> [REQUIREMENTS] Identify every line in the records below that contains the word "object", and copy each of those lines.

> [RECORDS SUPPLIED]

◆ ◆ ◆ ◆ ◆ ◆ ◆

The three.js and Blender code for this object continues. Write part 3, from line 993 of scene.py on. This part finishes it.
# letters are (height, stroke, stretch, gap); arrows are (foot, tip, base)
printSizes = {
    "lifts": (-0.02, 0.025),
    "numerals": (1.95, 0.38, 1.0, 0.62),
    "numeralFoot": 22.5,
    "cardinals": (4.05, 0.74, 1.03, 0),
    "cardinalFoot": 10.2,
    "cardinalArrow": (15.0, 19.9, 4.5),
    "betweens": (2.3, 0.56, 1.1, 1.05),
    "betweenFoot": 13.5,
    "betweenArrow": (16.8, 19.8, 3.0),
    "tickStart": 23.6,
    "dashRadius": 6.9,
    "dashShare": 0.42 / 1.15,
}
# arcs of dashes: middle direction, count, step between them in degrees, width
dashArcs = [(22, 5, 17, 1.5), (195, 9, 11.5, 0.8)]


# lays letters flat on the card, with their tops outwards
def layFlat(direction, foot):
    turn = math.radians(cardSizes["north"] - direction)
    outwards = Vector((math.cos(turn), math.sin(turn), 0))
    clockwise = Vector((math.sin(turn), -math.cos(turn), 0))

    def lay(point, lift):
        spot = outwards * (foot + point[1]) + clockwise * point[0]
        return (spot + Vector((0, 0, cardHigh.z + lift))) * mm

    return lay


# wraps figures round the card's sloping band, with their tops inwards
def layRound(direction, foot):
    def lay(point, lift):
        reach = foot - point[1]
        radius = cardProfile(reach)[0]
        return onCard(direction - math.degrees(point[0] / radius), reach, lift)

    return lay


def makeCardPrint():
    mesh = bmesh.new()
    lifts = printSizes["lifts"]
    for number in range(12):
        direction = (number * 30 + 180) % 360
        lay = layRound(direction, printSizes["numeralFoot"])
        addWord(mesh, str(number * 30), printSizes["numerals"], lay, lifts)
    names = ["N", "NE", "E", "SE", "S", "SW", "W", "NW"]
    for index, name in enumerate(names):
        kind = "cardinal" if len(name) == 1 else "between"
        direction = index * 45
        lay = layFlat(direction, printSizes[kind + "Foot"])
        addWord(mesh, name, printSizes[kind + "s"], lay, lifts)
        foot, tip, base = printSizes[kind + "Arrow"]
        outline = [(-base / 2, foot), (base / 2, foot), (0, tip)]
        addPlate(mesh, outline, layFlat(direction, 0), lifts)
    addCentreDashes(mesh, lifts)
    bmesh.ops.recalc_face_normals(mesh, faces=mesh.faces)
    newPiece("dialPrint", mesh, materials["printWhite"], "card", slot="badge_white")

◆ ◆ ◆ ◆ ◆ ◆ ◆

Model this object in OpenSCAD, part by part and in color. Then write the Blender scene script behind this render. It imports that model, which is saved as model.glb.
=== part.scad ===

◆ ◆ ◆ ◆ ◆ ◆ ◆

> [FINAL ANSWER]
The three.js and Blender code for this object continues. Write part 3, from line 993 of scene.py on. This part finishes it.
Model this object in OpenSCAD, part by part and in color. Then write the Blender scene script behind this render. It imports that model, which is saved as model.glb.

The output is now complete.